Wednesday, January 19 2005 @ 08:24 PM EST Contributed by: glosser
Linux.com takes a look at the voice recognition capabilities of Linux desktop environments, with special focus on KDE.
Voice control is the next step in human interaction with computers. Voice recognition, and its flip side, speech synthesis, can help you streamline your day-to-day work and organize your Linux desktop in a better way.
To begin conversing with your Linux desktop, download the Sphinx-2 speech recognition engine and the Festival text to speech application. Although the CMU Sphinx Group provides several versions of Sphinx (Sphinx-2, -3, and -4), I use only Sphinx-2, as it is the fastest. Even though it is not as accurate as Sphinx-3 or Sphinx-4, it runs in real time, and therefore works well with live applications.
The installation of Sphinx-2 and Festival should be trivial; most distributions already have binaries, and even compiling from source should not be difficult. Debian users might find Festival a little tricky to install if they own an onboard sound card with AC97 codecs. (The symptom is speech that sounds twice as fast as it should, no matter what speed you set up; unfortunately I couldn't find any solution except for changing the sound card.)

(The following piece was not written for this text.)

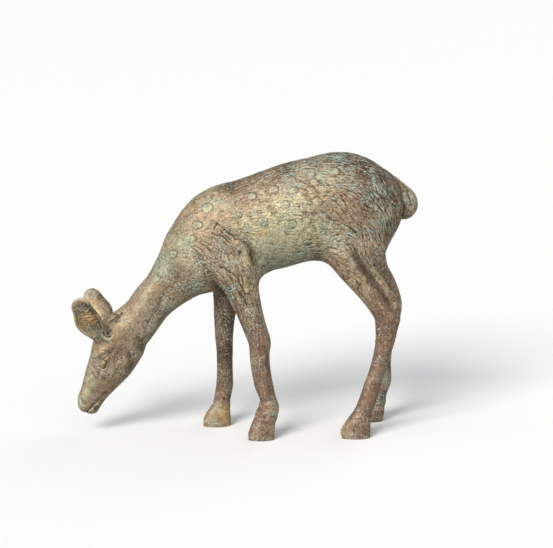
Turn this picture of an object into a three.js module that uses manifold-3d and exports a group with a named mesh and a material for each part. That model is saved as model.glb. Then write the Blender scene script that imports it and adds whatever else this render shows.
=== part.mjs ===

Happily, the normal desktop user will not have to learn Festival's command-line interface, as great applications such as KDE Text-to-Speech System (KTTS) and Perlbox Voice fill this gap. KDE 3.4 will talk to you via Festival, Festival Lite (flite) or FreeTTS (another free speech synthesis written in Java), in a multitude of languages and accents. If you want to use KTTS with your present KDE desktop, sources as well as binaries for Debian, SUSE, and Mandrake are available at KTTS's home page.